Maybe there will be someone on the ballot who DOES have some good ideas, who IS willing to speak out in favor of common-sense changes that will mean that no more of our innocent children will die at the hands of gun-toting madmen.
So do not speak the name of the person who did this evil act. Neither do you let your anger and your feelings of despair and helplessness keep you from action. Do not let the passing of time cool the jets of your righteous indignation and your fury. Put it to work. Remember. Vote.
There is a favorite piece that I read when I am feeling despair, and I'll link to it here. It's by Clarissa Pinkola Estes, it's called We Were Made for These Times, and here is a favorite quote from it:
"Ours is not the task of fixing the entire world all at once, but of stretching out to mend the part of the world that is within our reach. Any small, calm thing that one soul can do to help another soul, to assist some portion of this poor suffering world, will help immensely. It is not given to us to know which acts or by whom, will cause the critical mass to tip toward an enduring good.
What is needed for dramatic change is an accumulation of acts, adding, adding to, adding more, continuing. We know that it does not take everyone on Earth to bring justice and peace, but only a small, determined group who will not give up during the first, second, or hundredth gale."
If you need ongoing motivation to act, look at the faces of those who were killed in Parkland and speak THEIR names, most of them little children who should have had their entire lives ahead of them.
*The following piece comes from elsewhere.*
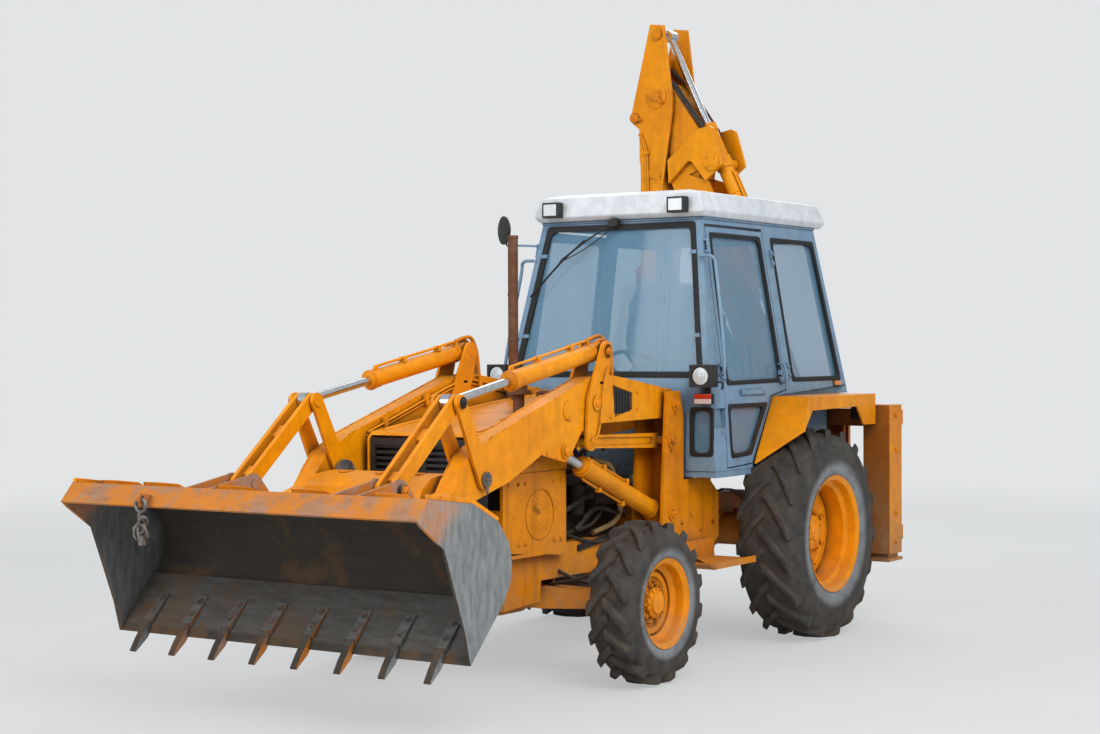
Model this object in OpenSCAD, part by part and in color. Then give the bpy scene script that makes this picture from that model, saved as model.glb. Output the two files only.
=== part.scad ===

But all of that was stolen from them - ripped away - on a Valentine's Day afternoon, by a shooter with a gun.
"My heart is broken into pieces. I will forever remember you my sweet angel." These are the words of the mother of Gina Montalto, a little girl who was killed in the shooting, whose mortal remains were laid to rest on this day.
This posting is for all of the angels who lost their lives in Parkland, Florida. We will honor you by remembering you. We will honor you by acting to bring about change.
The soundtrack: Jane Siberry and k.d. lang, with Calling All Angels.